Kennedy rose to political prominence following World War II as Americans were enjoying the first fruits of a consumer culture. Manufacturing muscle, fueled by the war, was turned to making cars and appliances, while battle-weary correspondents and photographers offered their talents to Madison Avenue and mass media publishing empires. Magazines brimming with glossy photographs flew off of newsstands, while televisions beamed news and images directly into American homes.

This exhibition, one of the most exhaustively researched collections of Kennedy photos ever assembled, depicts a golden age of photojournalism in America---and no single politician was photographed more than JFK. Photographers and news-reel cameramen used images of Kennedy and his young family to convey a vision of a new America---a sophisticated world power engaged in building a bright future for its citizens. Kennedy, in turn, understood the power of pictures to convey his message to voters and was a willing partner in crafting his public persona to help build support for the space program, the Peace Corps, legislation on Civil Rights and immigration, equal pay for women, federal health insurance for the elderly—initiatives that would ensure a more diverse and egalitarian America.
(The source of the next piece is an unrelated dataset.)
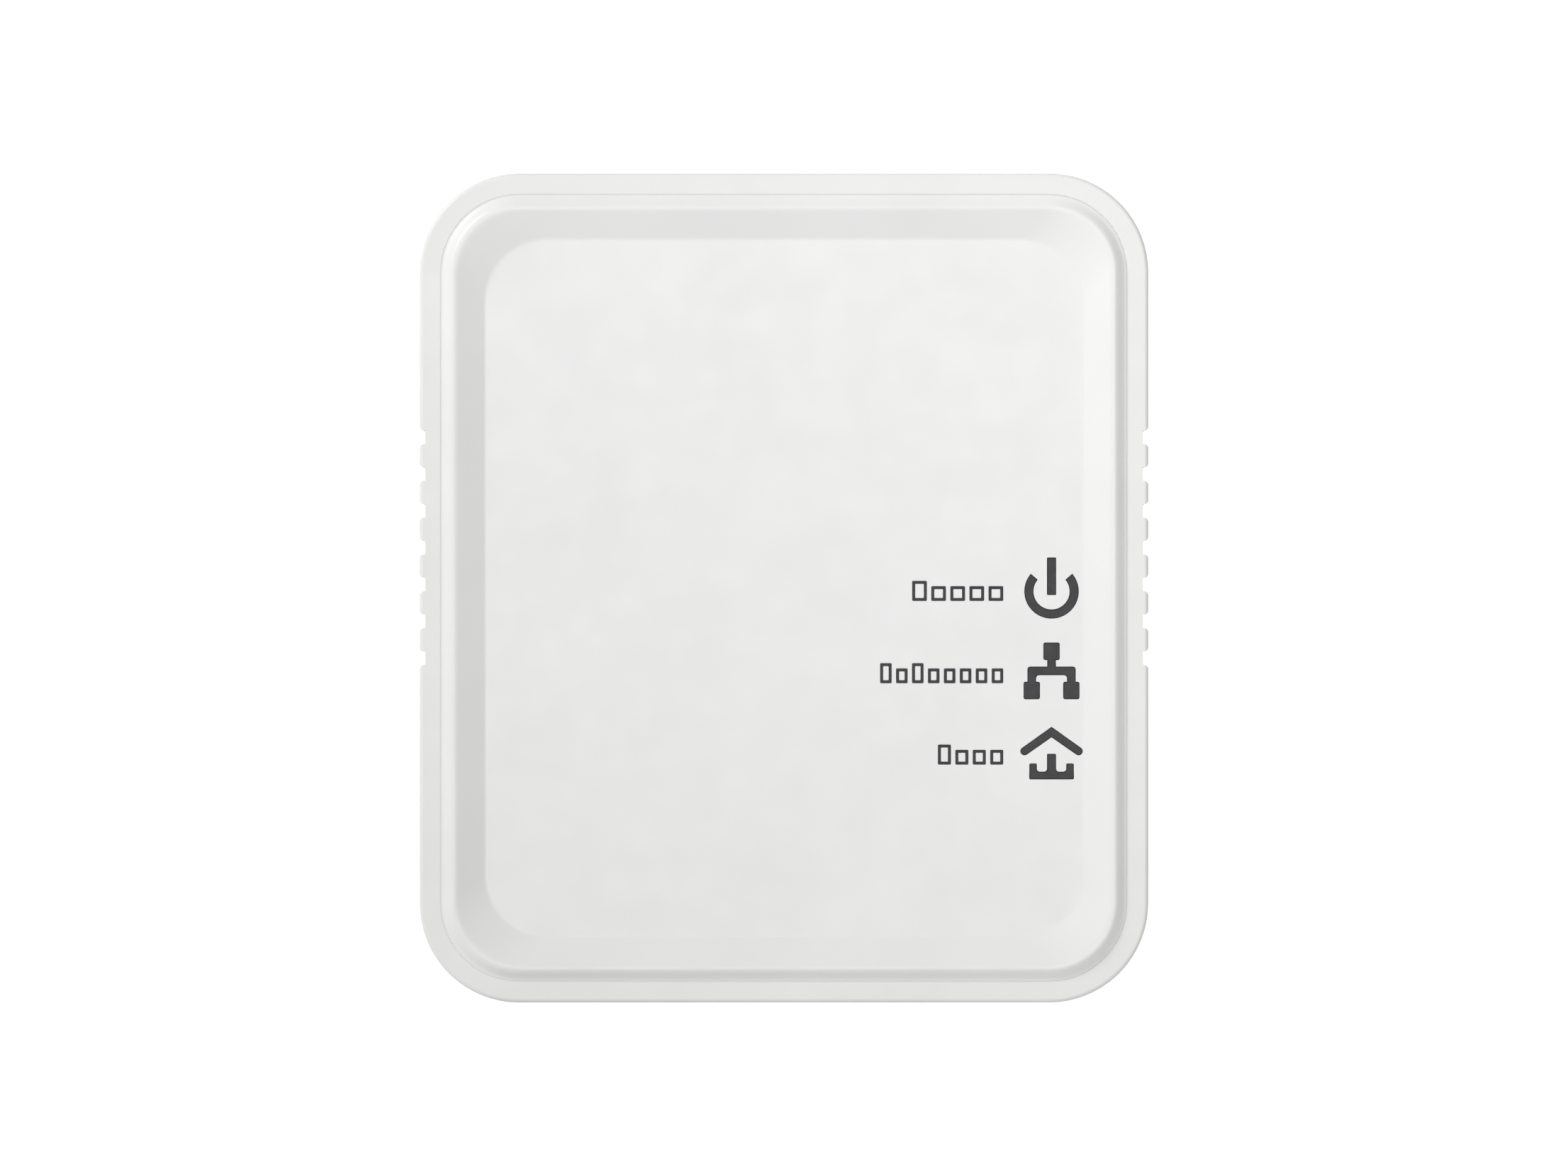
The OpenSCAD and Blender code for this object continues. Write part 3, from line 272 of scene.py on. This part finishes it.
FINISHES = {
    "case_white": moulded("case_white", (0.81, 0.81, 0.80), 0.42, edge=0.04),
    "panel_white": moulded("panel_white", (0.82, 0.82, 0.815), 0.36, grain=0.2, depth=0.002, edge=0.04),
    "button_white": moulded("button_white", (0.78, 0.78, 0.77), 0.38, depth=0.002),
    "smoked_lens": smoked("smoked_lens"),
    "label_grey": moulded("label_grey", (0.62, 0.63, 0.64), 0.5, grain=0.3, depth=0.001, edge=0.02),
    "black_plastic": moulded("black_plastic", (0.018, 0.018, 0.02), 0.42, depth=0.003, mottle=0.1),
    "grey_plastic": moulded("grey_plastic", (0.06, 0.06, 0.063), 0.45, depth=0.003, mottle=0.06),
    "chip_black": chip_body("chip_black", (0.016, 0.016, 0.018)),
    "led_white": glossy_skin("led_white", (0.85, 0.82, 0.6), 0.3, 0.004),
    "board_green": circuit_board("board_green", (0.012, 0.11, 0.045), (0.03, 0.2, 0.08)),
    "insulator": glossy_skin("insulator", (0.7, 0.66, 0.52), 0.3),
    "pad_blue": moulded("pad_blue", (0.25, 0.42, 0.6), 0.7, grain=0.4, depth=0.02, mottle=0.08),
    "screw_steel": metal("screw_steel", (0.62, 0.62, 0.64), 0.3),
    "can_metal": metal("can_metal", (0.7, 0.7, 0.7), 0.25, (0.1, 1.0, 1.0)),
    "shield_metal": metal("shield_metal", (0.66, 0.66, 0.66), 0.26, (1.0, 1.0, 0.08)),
    "aluminium": metal("aluminium", (0.74, 0.75, 0.76), 0.38),
    "nickel_brass": metal("nickel_brass", (0.74, 0.72, 0.68), 0.2, (1.0, 0.06, 1.0)),
    "gold_contact": metal("gold_contact", (0.86, 0.62, 0.24), 0.18, (1.0, 1.0, 0.1)),
    "tin_lead": metal("tin_lead", (0.66, 0.66, 0.65), 0.32),
    "copper_wire": metal("copper_wire", (0.72, 0.3, 0.12), 0.25),
    "ferrite": ferrite("ferrite", (0.035, 0.035, 0.038)),
    "tape_yellow": wound("tape_yellow", (0.72, 0.5, 0.05), 1.1, "Y"),
    "fuse_brown": glossy_skin("fuse_brown", (0.09, 0.035, 0.012)),
    "disc_blue": glossy_skin("disc_blue", (0.02, 0.09, 0.32), 0.25, 0.03),
    "film_yellow": glossy_skin("film_yellow", (0.7, 0.48, 0.06)),
    "can_sleeve": glossy_skin("can_sleeve", (0.01, 0.014, 0.05)),
    "can_sleeve_green": glossy_skin("can_sleeve_green", (0.008, 0.05, 0.025)),
    "wire_brown": glossy_skin("wire_brown", (0.12, 0.045, 0.015), 0.3),
    "wire_blue": glossy_skin("wire_blue", (0.015, 0.08, 0.42), 0.3),
}
# Painted light: the white case and panel are darker towards the lower left and paler towards the upper
# right, a falloff of light painted into their base colour.
for name in ("case_white", "panel_white"):
    FINISHES[name].paint_light_gradient((1, 0, 1), 0.905, 1.1)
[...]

The dramatic scope of Kennedy’s life is evident in these photographs that capture public and private moments from his life. Documentary photographers such as Ed Clark, Lisl Steiner, Ralph Crane, Philippe Halsman, Ted Spiegel, Jacques Lowe, Lawrence Schiller, Steve Schapiro, and Sam Vestal captured the optimism and challenges of the early 1960s in some of the finest and most vivid images of the period.

Highlights of American Visionary include images from Kennedy’s private life—such as a 1953 photo booth snapshot of the Kennedy newlyweds, possibly taken on their honeymoon, and a 1960 photograph by Jacques Lowe of Kennedy boarding the Caroline, his private plane named for his daughter. Images of Kennedy the politician include a 1957 portrait when he served as a Massachusetts senator by Philippe Halsman; and a 1962 photograph of Kennedy giving a televised announcement confirming the presence of Soviet missiles in Cuba. Also featured are unforgettable images such as Jacques Lowe’s 1961 photograph of Kennedy standing hunched over his desk in the Oval Office, in an effort to alleviate the pain from his problem back, and a haunting photograph of the shattered First Lady departing the White House on the day of Kennedy’s state funeral in 1963, captured by I.C. Rapoport as a brief glimpse through the crowd.

“John F. Kennedy is still seen as a symbol around the world, representing and espousing the best and most universal elements of the American character,” said Stephen Kennedy Smith, Kennedy’s nephew and co-editor of JFK: A Vision for America. “It is our hope that the compelling images of President Kennedy’s life and work on view in this exhibition will remind visitors not only of the values that defined his presidency, but also will introduce him to new audiences and future leaders.”